With advances in technology, companies are now collecting far greater quantities of data about their business processes and assets than before. However, existing assurance processes rarely benefit from this data, which limits access to richer insight and may lead to false assurance on performance. There is also the potential for legal implications following an accident, in which a company may be judged to have failed to act on data that indicated an accident was foreseeable. Data-driven modelling approaches better exploit the value of these new sources of disparate data and are readily transferrable into multiple industries, such as utilities, transportation and oil & gas. This viewpoint describes the successful application of this approach in the utility sector, which has led to improved business efficiency by better allocation of limited assurance and operational management resources.
Data usage challenges
Current advances in technology enable companies to capture large volumes of previously unavailable data about their businesses, such as asset conditions and deviations from expected performance by assets or employees. However, the existing assurance processes in some companies often do not exploit these richer sources of data and, as such, can provide a limited or potentially misleading positive report that risks are low. Such data can be overlooked, or seen as too complex to understand or not directly linked to business risk. As such, these remain unused in databases, providing no value.

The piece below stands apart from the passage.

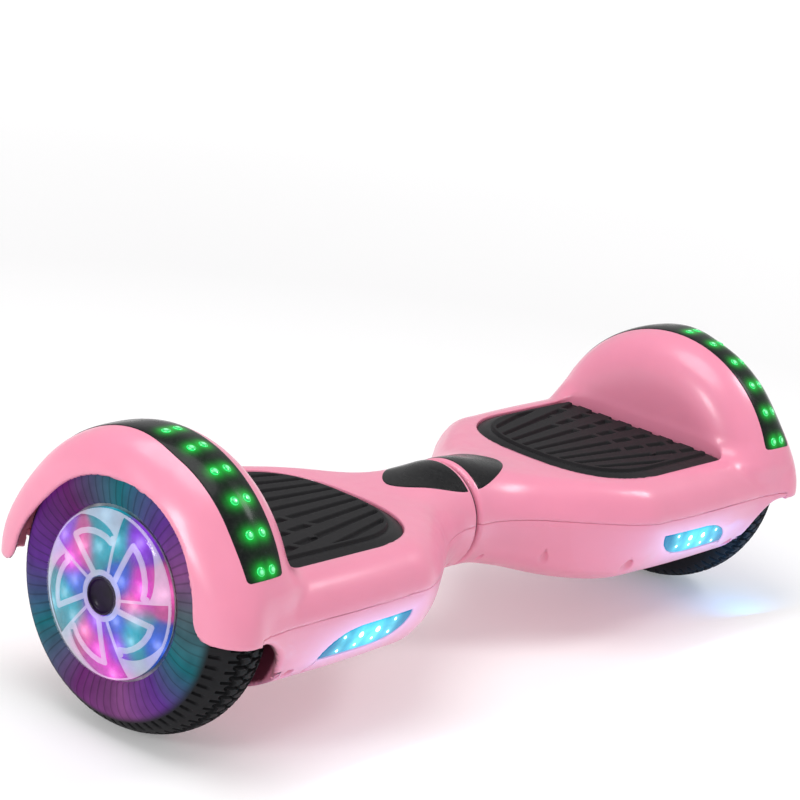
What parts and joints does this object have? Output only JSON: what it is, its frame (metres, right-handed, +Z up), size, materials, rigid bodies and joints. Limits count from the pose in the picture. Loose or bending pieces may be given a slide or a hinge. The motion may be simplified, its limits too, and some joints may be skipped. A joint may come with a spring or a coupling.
{
  "type": "self balancing hoverboard",
  "caption": "Two-wheeled self-balancing board: two twisting deck halves with foot pads, hub-motor wheels, fenders, headlights and lit wheel discs.",
  "frame": {"origin": "on the ground under the middle of the twist joint", "axes": "X along the board and the wheel axis, -Y to the front with the headlights, +Z up"},
  "size_m": [0.589, 0.1972, 0.178],
  "materials": {
    "shell": "satin moulded plastic",
    "casting": "as cast",
    "steel": "ground",
    "black_steel": "black oxide",
    "lamination": "stamped",
    "copper": "enamelled wire",
    "magnet": "nickel plated",
    "tyre": "moulded rubber",
    "led_board": "white solder mask",
    "wheel_lens": "clear tinted",
    "gloss_black": "high gloss",
    "pad_rubber": "matte moulded tread",
    "circuit_board": "solder mask",
    "green_led": "lit lens",
    "blue_lens": "lit clear lens",
    "battery_wrap": "shrink-wrapped metal cells",
    "cable": "sheathed",
    "bronze": "sintered",
    "switch_body": "moulded",
    "button": "gloss",
    "cap_rubber": "matte"
  },
  "bodies": {
    "left_half": {"left_upper_shell": "shell", "left_lower_shell": "shell", "left_frame": "casting", "left_axle_clamp": "casting", "left_clamp_screws": "black_steel", "left_axle": "steel", "left_stator_core": "lamination", "left_stator_windings": "copper", "left_bearing_inner_rings": "steel", "left_sensor_board": "circuit_board", "left_fender_strip": "gloss_black", "left_fender_leds": "green_led", "left_headlight_lens": "blue_lens", "left_headlight_leds": "led_board", "left_neck_inlay": "gloss_black", "left_shell_screws": "black_steel", "battery_pack": "battery_wrap", "centre_shaft": "steel", "wiring_harness": "cable", "joint_hardware": "black_steel"},
    "left_wheel": {"left_rotor_drum": "casting", "left_rotor_magnets": "magnet", "left_motor_end_cover": "casting", "left_bearing_outer_rings": "steel", "left_tyre": "tyre", "left_wheel_light_board": "led_board", "left_wheel_lens": "wheel_lens", "left_hub_cap": "gloss_black"},
    "left_pad": {"left_foot_pad": "pad_rubber"},
    "right_half": {"right_upper_shell": "shell", "right_lower_shell": "shell", "right_frame": "casting", "right_axle_clamp": "casting", "right_clamp_screws": "black_steel", "right_axle": "steel", "right_stator_core": "lamination", "right_stator_windings": "copper", "right_bearing_inner_rings": "steel", "right_sensor_board": "circuit_board", "right_fender_strip": "gloss_black", "right_fender_leds": "green_led", "right_headlight_lens": "blue_lens", "right_headlight_leds": "led_board", "right_neck_inlay": "gloss_black", "right_shell_screws": "black_steel", "main_board": "circuit_board", "twist_bushes": "bronze", "power_switch": "switch_body", "charge_port": "steel"},
    "right_wheel": {"right_rotor_drum": "casting", "right_rotor_magnets": "magnet", "right_motor_end_cover": "casting", "right_bearing_outer_rings": "steel", "right_tyre": "tyre", "right_wheel_light_board": "led_board", "right_wheel_lens": "wheel_lens", "right_hub_cap": "gloss_black"},
    "right_pad": {"right_foot_pad": "pad_rubber"},
    "button": {"power_button": "button"},
    "cap": {"charge_cap": "cap_rubber"}
  },
  "joints": [
    {"name": "deck_twist", "type": "hinge", "parent": "left_half", "child": "right_half", "pos_m": [0, 0, 0.085], "axis": [1, 0, 0], "range_deg": [-12, 12]},
    {"name": "left_wheel_spin", "type": "hinge", "parent": "left_half", "child": "left_wheel", "pos_m": [-0.26, 0, 0.085], "axis": [1, 0, 0], "continuous": true},
    {"name": "left_pad_press", "type": "slide", "parent": "left_half", "child": "left_pad", "axis": [0, 0, -1], "range_m": [0, 0.0015], "stiffness_N_per_m": 2000},
    {"name": "right_wheel_spin", "type": "hinge", "parent": "right_half", "child": "right_wheel", "pos_m": [0.26, 0, 0.085], "axis": [1, 0, 0], "continuous": true},
    {"name": "right_pad_press", "type": "slide", "parent": "right_half", "child": "right_pad", "axis": [0, 0, -1], "range_m": [0, 0.0015], "stiffness_N_per_m": 2000},
    {"name": "power_press", "type": "slide", "parent": "right_half", "child": "button", "axis": [0, -1, 0], "range_m": [0, 0.0015], "stiffness_N_per_m": 400},
    {"name": "cap_open", "type": "hinge", "parent": "right_half", "child": "cap", "pos_m": [0.186, 0.0903, 0.0576], "axis": [1, 0, 0], "range_deg": [-110, 0]}
  ]
}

The collected data is often distributed across multiple databases, with no individual having a holistic view. There is therefore a challenge in turning the data into information to provide insight into the business performance and enable more robust decision-making to improve productivity and risk management. There is further reputational and legal risk, should an accident or other loss event occur: that the business will be perceived as having had access to the data (i.e., knowledge of the precursors of the event), but failed to act upon it in order to prevent the incident (“guilty knowledge”). Such foreseeability can be a pivotal argument in prosecutions. Using multiple databases also creates inevitable consistency issues. One database might show employee productivity, while another shows driving telematics data for the same group of employees, but employee identification records cannot be cross-referenced. In our experience, this can be a symptom of managers in different functions working in silos, with limited cross-functional engagement across disparate databases.
Development of a data-driven risk model
We have developed a four-step approach for building a data-driven risk model, which accounts for multiple databases and addresses the data challenges raised in this paper. For example, it can reveal inconsistencies between databases, highlighting the value to be gained by operational and support unctions working together.
Step 1: Review available data from databases across multiple business functions, paying particular attention to that which the assurance function previously overlooked.
Step 2: Analyze correlations between data and the undesired acts or events, and unpick components of the data to find parameters with strong predictive ability.
Step 3: Develop and validate a multi-variable risk model based on these correlations, rather than a traditional model that uses only two or three sources.
Step 4: Create a set of principles for adjusting the model regularly when more data become available. Brief senior management on the model outputs and how they can use it to drive actions that generate benefits such as business-efficiency enhancement and cost reduction.
This is a scalable approach. Modern analytical techniques can encompass practically unlimited amounts of data and data sources.